100-year-old Shaw drama shows shades of Lambeth

Published September 1, 2008

I HAD NO INKLING taking my seat in The Royal George Theatre at the Shaw Festival in Niagara-on-the-Lake that what I was really doing was attending a backgrounder on the Anglican Church’s Lambeth Conference.  But then again that simply reflects the enduring relevance of British dramatist and social critic, George Bernard Shaw.

Getting Married is a farce with ideas about the twists, turns and angst over the state of marriage in Edwardian England, and the arguments played out on stage ring so true with the arguments of today that the average theatre-goer is forgiven for believing it to be a modern story costumed in period dress. Making the irony just that much sweeter is that the drama was first staged in the summer of 1908 in London, a full century ago and all that needs to be changed to make it a docu-drama is a slight tweaking of dialogue.

Getting Married is set in the kitchen of the bishop’s house during the morning of the marriage of his sixth daughter. And these impending nuptials will be almost derailed by a layered argument between the characters about what a marriage means, what the rules should be, the role of the church, civil society and human feelings. Because this is an argument-driven farce, the characters are cardboard archetypes: the bride and groom are young people worried about roles, the law and each other. An old maid aunt and her besotted life-long suitor, a retired military officer, wrestle with how marriage does or doesn’t fulfill a life. A brother in the final stages of his divorce proceedings, his soon to be ex-wife and her lover argue over fidelity, excitement and making marriages work through time. The bishop and his loving and loved wife are an example of a marriage that works while the bishop’s secretary, a crusty “literalist” priest and the wise common man, a greengrocer, chime in with opposite perspectives on making do and theological rigidity.  

Because these characters are representations and not real people, the better than average acting can’t overcome the relative unbelievability of the roles, but no mind for it is the ideas that make this play worth seeing.

Of course, Edwardian England is not a complete parallel for today, and in a real way this is a play about feminism, not gay rights but there is a thoughtful reflection on the role of marriage in human fulfillment and the roles, for good and bad, in church and state arguing about what does and what does not work when it comes to saying a marriage is valid or not.
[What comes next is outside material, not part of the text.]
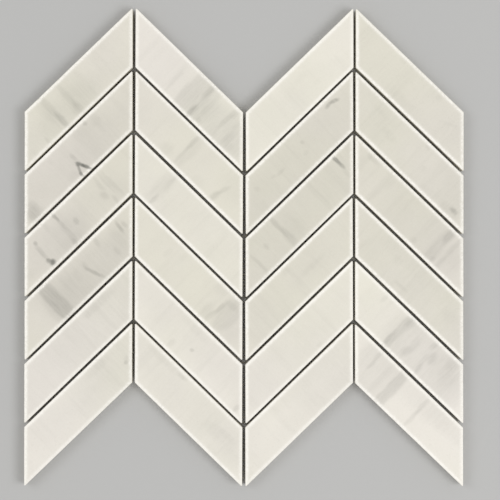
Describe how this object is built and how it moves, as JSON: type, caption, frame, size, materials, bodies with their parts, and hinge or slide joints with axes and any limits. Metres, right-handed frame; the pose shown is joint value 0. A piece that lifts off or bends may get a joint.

For Anglicans, actually all Christians, watching the liberal book-writing bishop and his conservative single misanthropic secretary spar over what the Bible does or doesn’t tell us about the role of marriage in salvation will provoke laughter, frissons of deja vu and not a small amount of post play reflection.   

Shaw was a somewhat tortured soul with a tangled history of fraught encounters with the institution of marriage and cannot be seen as a traditionalist. He struggled his whole life to create drama that captured real life dilemmas and quandaries in a form that entertained as well as provoked. That this meant tackling marriage at the beginning of the 20th century only naturally follows. That it means being relevant at the beginning of the 21st century says as much about human nature as it does about George Bernard Shaw.